■ **WHAT THE EXERCISE ASKS**: Extract every line from the records below that contains the word "slide".

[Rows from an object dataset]
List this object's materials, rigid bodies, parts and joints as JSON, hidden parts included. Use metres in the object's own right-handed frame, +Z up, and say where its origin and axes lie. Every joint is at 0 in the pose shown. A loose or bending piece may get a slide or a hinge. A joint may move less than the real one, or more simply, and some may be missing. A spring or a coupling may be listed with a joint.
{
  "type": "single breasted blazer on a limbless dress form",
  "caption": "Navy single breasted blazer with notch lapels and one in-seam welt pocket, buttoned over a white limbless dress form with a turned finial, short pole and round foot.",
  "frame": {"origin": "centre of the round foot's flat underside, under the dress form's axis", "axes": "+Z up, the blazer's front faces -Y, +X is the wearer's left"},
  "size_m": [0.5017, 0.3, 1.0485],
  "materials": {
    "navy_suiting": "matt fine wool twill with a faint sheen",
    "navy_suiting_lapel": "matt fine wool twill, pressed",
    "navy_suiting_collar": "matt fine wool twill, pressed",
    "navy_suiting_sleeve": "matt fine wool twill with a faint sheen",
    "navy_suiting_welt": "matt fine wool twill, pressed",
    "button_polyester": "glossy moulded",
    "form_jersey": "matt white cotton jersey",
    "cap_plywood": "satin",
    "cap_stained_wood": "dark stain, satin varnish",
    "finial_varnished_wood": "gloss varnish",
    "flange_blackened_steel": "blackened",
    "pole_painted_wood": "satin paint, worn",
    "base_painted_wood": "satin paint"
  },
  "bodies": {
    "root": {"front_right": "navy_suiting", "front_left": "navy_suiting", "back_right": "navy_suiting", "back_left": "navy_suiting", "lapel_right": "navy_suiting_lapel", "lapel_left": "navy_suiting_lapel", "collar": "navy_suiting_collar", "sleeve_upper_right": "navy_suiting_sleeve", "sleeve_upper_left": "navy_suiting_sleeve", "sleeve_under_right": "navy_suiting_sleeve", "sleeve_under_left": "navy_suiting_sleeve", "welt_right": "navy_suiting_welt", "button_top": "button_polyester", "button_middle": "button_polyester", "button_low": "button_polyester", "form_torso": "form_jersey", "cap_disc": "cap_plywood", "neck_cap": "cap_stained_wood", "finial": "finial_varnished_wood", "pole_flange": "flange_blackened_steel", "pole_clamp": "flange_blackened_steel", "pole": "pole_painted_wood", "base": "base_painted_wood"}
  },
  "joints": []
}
...
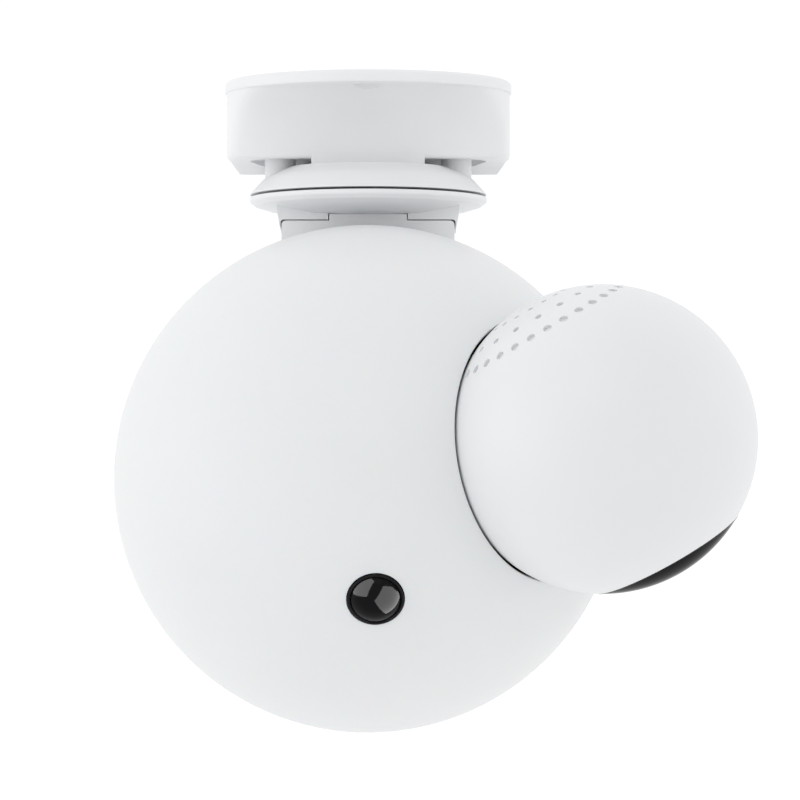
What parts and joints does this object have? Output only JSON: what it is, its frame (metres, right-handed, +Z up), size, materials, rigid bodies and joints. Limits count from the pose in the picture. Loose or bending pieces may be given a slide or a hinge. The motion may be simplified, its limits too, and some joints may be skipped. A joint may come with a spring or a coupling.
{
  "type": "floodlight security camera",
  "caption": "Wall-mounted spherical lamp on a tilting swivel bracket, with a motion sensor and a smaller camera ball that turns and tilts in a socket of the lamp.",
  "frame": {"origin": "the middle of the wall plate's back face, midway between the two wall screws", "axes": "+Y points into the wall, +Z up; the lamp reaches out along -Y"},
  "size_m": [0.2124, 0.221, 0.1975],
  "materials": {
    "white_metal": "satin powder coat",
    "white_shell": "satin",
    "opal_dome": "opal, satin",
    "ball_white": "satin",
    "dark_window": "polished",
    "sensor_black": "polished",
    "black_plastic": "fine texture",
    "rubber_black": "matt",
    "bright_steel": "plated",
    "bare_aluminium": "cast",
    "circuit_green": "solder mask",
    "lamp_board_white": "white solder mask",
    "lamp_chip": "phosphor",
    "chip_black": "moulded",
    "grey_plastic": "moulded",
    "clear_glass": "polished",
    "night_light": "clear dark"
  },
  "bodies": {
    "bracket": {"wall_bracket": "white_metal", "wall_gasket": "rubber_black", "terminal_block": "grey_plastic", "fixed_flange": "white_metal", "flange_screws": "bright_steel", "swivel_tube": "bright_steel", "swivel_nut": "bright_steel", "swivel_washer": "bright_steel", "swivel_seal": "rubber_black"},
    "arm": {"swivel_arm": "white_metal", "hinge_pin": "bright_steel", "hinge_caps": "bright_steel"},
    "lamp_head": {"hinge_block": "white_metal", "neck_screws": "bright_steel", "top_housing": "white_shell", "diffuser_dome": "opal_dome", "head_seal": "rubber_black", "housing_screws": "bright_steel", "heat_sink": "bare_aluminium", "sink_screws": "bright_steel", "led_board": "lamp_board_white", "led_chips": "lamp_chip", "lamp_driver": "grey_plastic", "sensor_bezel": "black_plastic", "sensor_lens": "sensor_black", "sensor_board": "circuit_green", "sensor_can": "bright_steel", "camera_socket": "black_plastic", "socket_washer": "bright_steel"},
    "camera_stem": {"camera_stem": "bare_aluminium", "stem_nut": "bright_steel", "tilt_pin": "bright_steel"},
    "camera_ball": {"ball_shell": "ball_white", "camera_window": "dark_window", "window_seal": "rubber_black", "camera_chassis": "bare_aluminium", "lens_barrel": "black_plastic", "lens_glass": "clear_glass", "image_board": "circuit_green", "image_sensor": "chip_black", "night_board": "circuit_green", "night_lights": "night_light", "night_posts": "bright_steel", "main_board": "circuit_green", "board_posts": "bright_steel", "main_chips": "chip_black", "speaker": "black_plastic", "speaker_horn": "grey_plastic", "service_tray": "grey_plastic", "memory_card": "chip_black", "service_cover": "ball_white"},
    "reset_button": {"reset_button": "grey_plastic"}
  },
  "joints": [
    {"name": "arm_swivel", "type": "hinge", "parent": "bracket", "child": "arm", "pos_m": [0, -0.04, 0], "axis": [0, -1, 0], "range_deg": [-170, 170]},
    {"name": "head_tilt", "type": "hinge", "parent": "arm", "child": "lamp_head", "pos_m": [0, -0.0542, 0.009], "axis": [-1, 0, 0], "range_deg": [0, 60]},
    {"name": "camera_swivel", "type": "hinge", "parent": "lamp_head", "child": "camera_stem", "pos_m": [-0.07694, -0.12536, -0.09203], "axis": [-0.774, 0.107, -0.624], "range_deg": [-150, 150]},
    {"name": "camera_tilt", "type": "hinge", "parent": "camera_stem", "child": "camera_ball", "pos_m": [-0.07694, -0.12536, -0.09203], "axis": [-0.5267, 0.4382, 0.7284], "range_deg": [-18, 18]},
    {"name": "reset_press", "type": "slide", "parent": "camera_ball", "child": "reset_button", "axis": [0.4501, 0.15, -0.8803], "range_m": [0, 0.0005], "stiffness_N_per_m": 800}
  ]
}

■ **SOLUTION FOR THIS PROBLEM**:
List this object's materials, rigid bodies, parts and joints as JSON, hidden parts included. Use metres in the object's own right-handed frame, +Z up, and say where its origin and axes lie. Every joint is at 0 in the pose shown. A loose or bending piece may get a slide or a hinge. A joint may move less than the real one, or more simply, and some may be missing. A spring or a coupling may be listed with a joint.
What parts and joints does this object have? Output only JSON: what it is, its frame (metres, right-handed, +Z up), size, materials, rigid bodies and joints. Limits count from the pose in the picture. Loose or bending pieces may be given a slide or a hinge. The motion may be simplified, its limits too, and some joints may be skipped. A joint may come with a spring or a coupling.
    {"name": "reset_press", "type": "slide", "parent": "camera_ball", "child": "reset_button", "axis": [0.4501, 0.15, -0.8803], "range_m": [0, 0.0005], "stiffness_N_per_m": 800}